◆ SET PROBLEM ◆
Report the number of lines where the string "materials" occurs, and write nothing else.

◆ DATA EXTRACT ◆
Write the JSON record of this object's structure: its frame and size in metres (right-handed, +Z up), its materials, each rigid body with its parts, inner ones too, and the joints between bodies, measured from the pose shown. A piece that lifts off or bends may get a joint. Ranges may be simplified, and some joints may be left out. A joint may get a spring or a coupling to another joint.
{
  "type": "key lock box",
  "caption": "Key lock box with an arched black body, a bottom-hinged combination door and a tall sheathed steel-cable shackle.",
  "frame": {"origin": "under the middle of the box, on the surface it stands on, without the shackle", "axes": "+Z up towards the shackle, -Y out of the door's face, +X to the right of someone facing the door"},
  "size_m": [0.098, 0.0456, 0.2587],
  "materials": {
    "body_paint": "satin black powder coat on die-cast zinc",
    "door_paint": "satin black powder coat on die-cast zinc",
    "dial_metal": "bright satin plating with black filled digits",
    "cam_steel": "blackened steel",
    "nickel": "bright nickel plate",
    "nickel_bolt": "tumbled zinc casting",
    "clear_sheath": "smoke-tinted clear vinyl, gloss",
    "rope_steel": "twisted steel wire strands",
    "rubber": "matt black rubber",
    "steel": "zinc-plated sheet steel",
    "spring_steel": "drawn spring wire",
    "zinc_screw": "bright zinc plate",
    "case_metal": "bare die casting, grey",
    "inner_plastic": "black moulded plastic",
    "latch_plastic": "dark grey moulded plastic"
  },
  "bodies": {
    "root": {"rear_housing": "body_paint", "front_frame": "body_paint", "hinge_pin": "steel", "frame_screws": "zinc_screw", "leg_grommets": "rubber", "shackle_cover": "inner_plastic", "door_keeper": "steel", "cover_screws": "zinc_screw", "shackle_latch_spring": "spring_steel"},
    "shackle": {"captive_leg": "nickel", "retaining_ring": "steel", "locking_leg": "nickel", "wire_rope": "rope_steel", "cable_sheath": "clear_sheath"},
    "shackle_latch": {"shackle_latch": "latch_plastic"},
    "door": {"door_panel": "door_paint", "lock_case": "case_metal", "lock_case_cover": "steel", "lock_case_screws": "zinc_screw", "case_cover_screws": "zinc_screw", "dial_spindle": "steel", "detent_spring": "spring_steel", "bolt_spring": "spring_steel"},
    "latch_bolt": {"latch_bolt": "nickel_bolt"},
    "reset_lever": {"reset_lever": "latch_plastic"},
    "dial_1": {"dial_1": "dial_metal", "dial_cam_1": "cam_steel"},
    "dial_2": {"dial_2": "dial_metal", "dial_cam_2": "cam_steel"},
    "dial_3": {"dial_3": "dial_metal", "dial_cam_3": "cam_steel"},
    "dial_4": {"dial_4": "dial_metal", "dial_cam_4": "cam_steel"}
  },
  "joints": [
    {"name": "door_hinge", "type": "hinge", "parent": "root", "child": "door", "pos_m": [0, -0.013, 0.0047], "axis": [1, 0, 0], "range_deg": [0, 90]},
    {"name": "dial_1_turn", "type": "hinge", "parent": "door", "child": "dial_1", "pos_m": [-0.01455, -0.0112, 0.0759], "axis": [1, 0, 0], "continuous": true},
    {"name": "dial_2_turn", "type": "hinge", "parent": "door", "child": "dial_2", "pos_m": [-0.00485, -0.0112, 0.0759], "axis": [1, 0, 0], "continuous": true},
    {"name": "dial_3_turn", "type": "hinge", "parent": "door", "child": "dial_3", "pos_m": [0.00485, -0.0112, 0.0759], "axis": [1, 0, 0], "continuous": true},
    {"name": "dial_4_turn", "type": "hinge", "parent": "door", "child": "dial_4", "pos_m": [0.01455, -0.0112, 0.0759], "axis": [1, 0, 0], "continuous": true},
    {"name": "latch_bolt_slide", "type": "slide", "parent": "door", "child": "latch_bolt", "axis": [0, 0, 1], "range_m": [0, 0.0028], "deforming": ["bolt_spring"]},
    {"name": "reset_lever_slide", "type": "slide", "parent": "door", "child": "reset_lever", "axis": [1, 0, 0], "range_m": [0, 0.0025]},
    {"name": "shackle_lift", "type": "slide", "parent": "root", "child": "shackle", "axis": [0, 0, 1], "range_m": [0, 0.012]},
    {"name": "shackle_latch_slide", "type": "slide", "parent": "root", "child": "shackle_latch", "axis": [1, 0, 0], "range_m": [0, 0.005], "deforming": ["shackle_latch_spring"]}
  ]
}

◆ OUTPUT BELOW ◆
2